To understand why the Dogecoin price is so volatile, you have to look at where most holders sit. The coin has a massive retail base and relatively thin institutional liquidity compared to BTC or ETH. That setup creates fertile ground for short squeezes, FOMO cycles, and sharp reversals.

1. Influencer and Celebrity Power

Few assets respond to single tweets the way DOGE does. Musk's ongoing relationship with the coin — from SpaceX missions to X logo changes — has historically triggered immediate price reactions. Other influencers and even traditional celebrities occasionally pile in, amplifying the effect.

2. Speculation Over Fundamentals

There are no quarterly earnings, no protocol upgrades promising fee burns (until recent proposals), and no treasury disclosures. The "fundamental" of Dogecoin is community and culture. That's either a feature or a bug, depending on who you ask.

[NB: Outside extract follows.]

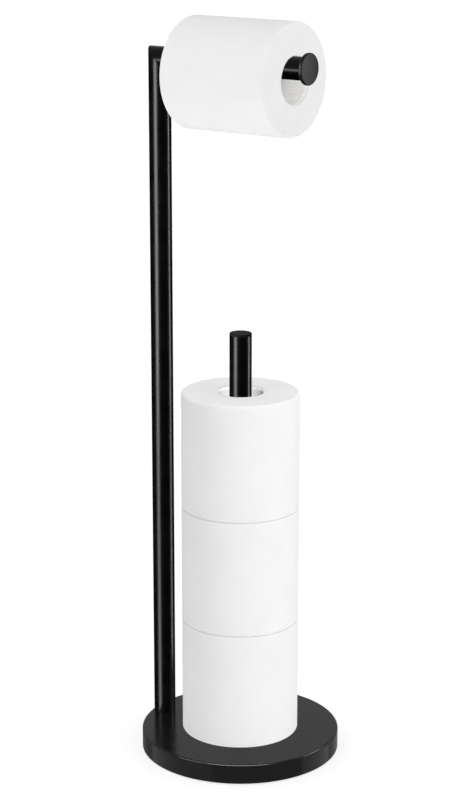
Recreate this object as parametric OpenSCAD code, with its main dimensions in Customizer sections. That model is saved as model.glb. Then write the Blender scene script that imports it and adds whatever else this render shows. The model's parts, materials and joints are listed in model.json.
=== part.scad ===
// Free-standing toilet paper stand: a weighted round base carries a tube post with a side arm
// for the roll in use, and an upright reserve rod that holds three spare rolls.
// The origin is the base's centre on the floor, +Z is up and +X points from the post to the rod.

/* [Stand] */
// Height of the arm's top above the floor
stand_h = 612; // [570:1:700]
// Height of the reserve rod's top above the floor
reserve_h = 375; // [340:1:390]
// Outer diameter of the post, the arm and the reserve rod
tube_d = 19; // [17:0.5:22]
// Wall thickness of the tubes
tube_wall = 1.2; // [1:0.1:1.8]
// Distance from the base's centre to the post's axis
post_offset = 75.5; // [73:0.5:76]
// Reach of the arm, from the post's axis to the face of its end disc
arm_reach = 150; // [146:1:165]
// Turn of the arm about the post, in degrees away from the reserve rod
arm_turn = 9; // [0:1:30]
// Diameter of the disc on the arm's end
end_disc_d = 26; // [23:0.5:30]
// Thickness of the disc on the arm's end
end_disc_t = 3; // [2.5:0.5:4]

/* [Base] */
// Diameter of the round base
base_d = 173; // [172:1:200]
// Height of the base's top above the floor
base_h = 18; // [17:0.5:24]
// Radius of the base's rounded top edge
base_edge = 1.5; // [1.3:0.1:2.5]
// Thickness of the sheet that covers the base
cover_t = 1; // [0.8:0.1:1.2]
// Thickness of the non-slip pad
pad_t = 2; // [1.5:0.5:3]
// Gap between the cover's lower rim and the floor
rim_gap = 1; // [0.5:0.25:1.25]

/* [Rolls] */
// Width of a paper roll, along its core
roll_w = 102; // [95:1:104]
// Outer diameter of a spare roll
spare_d = 102; // [90:1:106]
// Outer diameter of the roll on the arm
hanging_d = 94; // [60:1:110]
// Outer diameter of the cardboard core
core_d = 40.6; // [38:0.2:44]
// Thickness of the core's wall
core_t = 0.8; // [0.5:0.1:1.2]
// Distance from the post's axis to the near end of the roll on the arm
roll_start = 34; // [20:0.5:35]
// Radius of a roll's rounded rims
roll_edge = 1.5; // [1:0.5:4]

/* [Hidden] */
$fn = 96;

// How far a cut reaches past each face that it opens
cut = 1;

// Tubes
tube_r = tube_d / 2;
tube_bore_r = tube_r - tube_wall;
arm_z = stand_h - tube_r;
arm_end_x = arm_reach - end_disc_t;
disc_edge = 0.8;
spigot_len = 12;
rod_cap_t = 2;
rod_cap_chamfer = 0.4;
rod_spigot_len = 8;

// Base
base_r = base_d / 2;
weight_gap = 0.4;
weight_r = base_r - cover_t - weight_gap;
weight_edge = base_edge;
pad_inset = 0.7;
pad_r = weight_r - pad_inset;
cup_r = 8;
cup_top = 10;

// M6 fasteners, one set under the post and one under the reserve rod
fastener_x = [-post_offset, 0];
screw_d = 6;
screw_len = 25;
screw_hole_d = 6.6;
thread_gap = 0.05;
washer_d = 12;
washer_t = 1.6;
washer_hole_d = 6.4;
lock_d = 11.8;
lock_t = 1.6;
lock_slit = 10;
head_d = 10.5;
head_h = 3.3;
head_rim = 0.6;
socket_af = 4;
socket_depth = 2;
insert_len = 18;
lock_top = cup_top - washer_t;
head_top = lock_top - lock_t;

// Rolls
core_bore_r = core_d / 2 - core_t;
core_inset = 0.5;
hang_gap = 0.3;
hang_z = arm_z - (core_bore_r - tube_r - hang_gap);

// Half section of a disc whose upper outer edge is rounded
module rounded_top(r, h, edge) {
    square([r, h - edge]);
    square([r - edge, h]);
    translate([r - edge, h - edge]) circle(edge);
}

// Half section of a ring or a disc whose two outer edges are rounded
module rounded_rims(r_in, r_out, w, edge) {
    translate([r_in, edge]) square([r_out - r_in, w - 2 * edge]);
    translate([r_in, 0]) square([r_out - r_in - edge, w]);
    for (z = [edge, w - edge]) {
        translate([r_out - edge, z]) circle(edge);
    }
}

// Upright tube that starts at the origin
module tube(len) {
    difference() {
        cylinder(r = tube_r, h = len);
        translate([0, 0, -cut]) cylinder(r = tube_bore_r, h = len + 2 * cut);
    }
}

// Places a piece that is drawn with the post on the Z axis and the arm along +X
module on_post() {
    translate([-post_offset, 0, 0])
        rotate([0, 0, -arm_turn])
            children();
}

// Everything on one side of the mitre plane between the post and the arm:
// side 1 is the arm's side, and side -1 is the post's
module mitre_side(side) {
    block = 4 * tube_d;
    translate([0, 0, arm_z])
        rotate([0, 45, 0])
            translate([0, 0, side * block / 2])
                cube([block, block, block], center = true);
}

// Disc lying on the floor plane with its hole pattern cut through
module drilled(hole_r) {
    difference() {
        children();
        for (x = fastener_x) {
            translate([x, 0, -cut]) cylinder(r = hole_r, h = base_h + 2 * cut);
        }
    }
}

module base_cover() {
    skirt_h = base_h - rim_gap;
    color("#1c1c1c")
        drilled(screw_hole_d / 2)
            translate([0, 0, rim_gap])
                rotate_extrude()
                    difference() {
                        rounded_top(base_r, skirt_h, base_edge);
                        rounded_top(base_r - cover_t, skirt_h - cover_t, base_edge - cover_t);
                    }
}

module base_weight() {
    color("#55524e")
        difference() {
            drilled(screw_hole_d / 2)
                translate([0, 0, pad_t])
                    rotate_extrude()
                        rounded_top(weight_r, base_h - cover_t - pad_t, weight_edge);
            for (x = fastener_x) {
                translate([x, 0, 0]) cylinder(r = cup_r, h = cup_top);
            }
        }
}

module base_pad() {
    color("#303030")
        drilled(cup_r)
            cylinder(r = pad_r, h = pad_t);
}

module post_tube() {
    color("#1c1c1c")
        on_post()
            difference() {
                translate([0, 0, base_h]) tube(stand_h - base_h);
                mitre_side(1);
            }
}

module arm_tube() {
    color("#1c1c1c")
        on_post()
            difference() {
                translate([-tube_r, 0, arm_z])
                    rotate([0, 90, 0])
                        tube(arm_end_x + tube_r);
                mitre_side(-1);
            }
}

module arm_end_cap() {
    color("#262626")
        on_post()
            translate([arm_end_x, 0, arm_z])
                rotate([0, 90, 0]) {
                    rotate_extrude() rounded_rims(0, end_disc_d / 2, end_disc_t, disc_edge);
                    translate([0, 0, -spigot_len]) cylinder(r = tube_bore_r, h = spigot_len + disc_edge);
                }
}

module reserve_rod() {
    color("#1c1c1c")
        translate([0, 0, base_h])
            tube(reserve_h - rod_cap_t - base_h);
}

module reserve_rod_cap() {
    rim_h = rod_cap_t - rod_cap_chamfer;
    color("#262626")
        translate([0, 0, reserve_h - rod_cap_t]) {
            cylinder(r = tube_r, h = rim_h);
            translate([0, 0, rim_h])
                cylinder(r1 = tube_r, r2 = tube_r - rod_cap_chamfer, h = rod_cap_chamfer);
            translate([0, 0, -rod_spigot_len]) cylinder(r = tube_bore_r, h = rod_spigot_len + rim_h);
        }
}

module threaded_inserts() {
    color("#a8a8a4")
        for (x = fastener_x) {
            translate([x, 0, base_h])
                difference() {
                    cylinder(r = tube_bore_r, h = insert_len);
                    translate([0, 0, -cut])
                        cylinder(r = screw_d / 2 + thread_gap, h = insert_len + 2 * cut);
                }
        }
}

// Button-head screw with its head's upper face at the origin and its shank pointing up
module screw() {
    dome_h = head_h - head_rim;
    dome_r = (pow(head_d / 2, 2) + pow(dome_h, 2)) / (2 * dome_h);
    cylinder(d = screw_d, h = screw_len);
    difference() {
        intersection() {
            translate([0, 0, -head_h]) cylinder(d = head_d, h = head_h);
            translate([0, 0, dome_r - head_h]) sphere(dome_r);
        }
        translate([0, 0, -head_h - cut])
            cylinder(d = socket_af / cos(30), h = socket_depth + cut, $fn = 6);
    }
}

module base_screws() {
    color("#b0b0ac")
        for (x = fastener_x) {
            translate([x, 0, head_top]) screw();
        }
}

module lock_washers() {
    color("#b8b8b4")
        for (x = fastener_x) {
            translate([x, 0, head_top])
                rotate_extrude(angle = 360 - lock_slit)
                    translate([washer_hole_d / 2, 0])
                        square([(lock_d - washer_hole_d) / 2, lock_t]);
        }
}

module flat_washers() {
    color("#b8b8b4")
        for (x = fastener_x) {
            translate([x, 0, lock_top])
                difference() {
                    cylinder(d = washer_d, h = washer_t);
                    translate([0, 0, -cut]) cylinder(d = washer_hole_d, h = washer_t + 2 * cut);
                }
        }
}

// Paper wound on a core, standing on the origin
module wound_paper(d) {
    color("#f2f2f0")
        rotate_extrude()
            rounded_rims(core_d / 2, d / 2, roll_w, roll_edge);
}

// Cardboard tube, a little shorter than the paper around it
module cardboard_core() {
    color("#cfcac2")
        translate([0, 0, core_inset])
            difference() {
                cylinder(d = core_d, h = roll_w - 2 * core_inset);
                translate([0, 0, -cut]) cylinder(r = core_bore_r, h = roll_w + 2 * cut);
            }
}

// Lays an upright roll on the arm
module on_arm() {
    on_post()
        translate([roll_start, 0, hang_z])
            rotate([0, 90, 0])
                children();
}

// Stands a roll on the reserve rod, where level 0 is the lowest
module on_rod(level) {
    translate([0, 0, base_h + level * roll_w])
        children();
}

module hanging_roll_paper() on_arm() wound_paper(hanging_d);
module hanging_roll_core() on_arm() cardboard_core();
module spare_bottom_paper() on_rod(0) wound_paper(spare_d);
module spare_bottom_core() on_rod(0) cardboard_core();
module spare_middle_paper() on_rod(1) wound_paper(spare_d);
module spare_middle_core() on_rod(1) cardboard_core();
module spare_top_paper() on_rod(2) wound_paper(spare_d);
module spare_top_core() on_rod(2) cardboard_core();

base_cover();
base_weight();
base_pad();
post_tube();
arm_tube();
arm_end_cap();
reserve_rod();
reserve_rod_cap();
threaded_inserts();
base_screws();
lock_washers();
flat_washers();
hanging_roll_paper();
hanging_roll_core();
spare_bottom_paper();
spare_bottom_core();
spare_middle_paper();
spare_middle_core();
spare_top_paper();
spare_top_core();
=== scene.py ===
"""Looks for the free-standing toilet paper stand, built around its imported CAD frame.

The stand's own CAD nodes stay and get finished materials, apart from the base's cover, which is
turned again here with a clean edge. The paper rolls are rebuilt as wound tissue on spiral
cardboard cores. Lengths are in metres.
"""

import json
import math
import random

import bmesh
import bpy
from mathutils import Matrix, Vector, noise


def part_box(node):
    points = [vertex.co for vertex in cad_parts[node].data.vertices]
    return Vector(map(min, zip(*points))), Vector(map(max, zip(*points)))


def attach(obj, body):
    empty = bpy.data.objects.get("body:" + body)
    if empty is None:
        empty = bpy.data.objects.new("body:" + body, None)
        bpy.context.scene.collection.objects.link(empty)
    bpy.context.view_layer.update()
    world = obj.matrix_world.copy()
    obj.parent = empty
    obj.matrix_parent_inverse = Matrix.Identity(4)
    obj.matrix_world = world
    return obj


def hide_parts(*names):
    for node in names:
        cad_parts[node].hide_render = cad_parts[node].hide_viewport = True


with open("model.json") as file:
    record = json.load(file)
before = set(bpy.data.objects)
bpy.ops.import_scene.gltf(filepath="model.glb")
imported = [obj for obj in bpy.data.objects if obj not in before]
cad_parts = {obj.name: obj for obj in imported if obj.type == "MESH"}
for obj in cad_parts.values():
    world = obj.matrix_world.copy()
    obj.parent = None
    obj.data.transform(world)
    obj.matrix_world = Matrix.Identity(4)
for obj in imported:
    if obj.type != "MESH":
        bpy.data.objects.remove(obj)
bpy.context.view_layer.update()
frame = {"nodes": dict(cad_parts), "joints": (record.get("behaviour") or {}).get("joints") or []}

MM = 0.001

# Camera at the photograph's viewing angle; its place is that before the turn by the azimuth
CAMERA_AZIMUTH = math.radians(26.43)
CAMERA_PITCH = math.radians(15.08)
CAMERA_DISTANCE = 1.7875
CAMERA_HEIGHT = 0.7978
CAMERA_SIDE = -0.009
CAMERA_LENS_MM = 97.77
SENSOR_MM = 36.0


def cad_nodes(*names):
    """The CAD nodes of those names."""
    return [frame["nodes"][name] for name in names]


# ---------------------------------------------------------------- node helpers

# Most values of a noise texture lie between these two
NOISE_LOW, NOISE_HIGH = 0.3, 0.7


def new_material(name):
    """A node material and its tree, with an empty Principled shader wired to the output."""
    material = bpy.data.materials.new(name)
    material.use_nodes = True
    tree = material.node_tree
    tree.nodes.clear()
    output = tree.nodes.new("ShaderNodeOutputMaterial")
    shader = tree.nodes.new("ShaderNodeBsdfPrincipled")
    tree.links.new(shader.outputs["BSDF"], output.inputs["Surface"])
    return material, tree, shader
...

3. Liquidity and Exchange Listings

DOGE is listed on virtually every major exchange, which sounds like a strength. But the depth of the order book varies wildly. On some platforms, a few million dollars in buy orders can move the price meaningfully — which is exactly the kind of setup short-term traders love.

How Traders Track Dogecoin Price in Real Time

Most beginners hit a price tracker app and call it a day. But the people actually profiting from DOGE's swings pay attention to a broader signal stack:

  • Social volume — spikes in X mentions and Reddit posts often precede price moves
  • Whale wallet activity — large DOGE transfers to and from exchanges hint at incoming sell pressure or accumulation
  • Bitcoin correlation — DOGE often follows BTC in the short term, so traders watch BTC dominance too
  • Futures open interest — sudden surges often signal over-leveraged positions about to get flushed

Combining these with basic technical levels (support, resistance, and volume profiles) gives a much clearer picture than staring at the spot price alone.

Is Dogecoin a Buy or Just Hype?

Here's the honest take: Dogecoin is neither a guaranteed moonshot nor a guaranteed rug. It occupies a strange middle ground between a payment meme, a tipping currency, and a speculative asset. Some merchants still accept it, and the community remains one of the most loyal in crypto.

That said, anyone buying DOGE expecting it to behave like an L1 smart contract platform is setting themselves up for disappointment. The use case is light, the tokenomics are inflationary, and the price will likely continue to follow sentiment cycles more than fundamentals.

If you're allocating capital to Dogecoin, size it like a meme coin — a small, speculative slice of your portfolio — not like a core crypto holding. That mindset keeps you sane when the chart dumps 30% in a week, which it absolutely will at some point.

Key Takeaways

  • Dogecoin price is driven primarily by social sentiment, macro crypto trends, and community activity, not traditional fundamentals.
  • The coin's inflationary supply makes scarcity arguments weak, but retail liquidity and exchange availability keep volatility high.
  • Influencer mentions, especially from high-profile figures, can move DOGE's price within minutes.
  • Smart traders combine social volume, whale activity, BTC correlation, and futures data to track real-time price action.
  • Treat DOGE as a speculative meme asset, not a core holding — and never allocate more than you can afford to lose.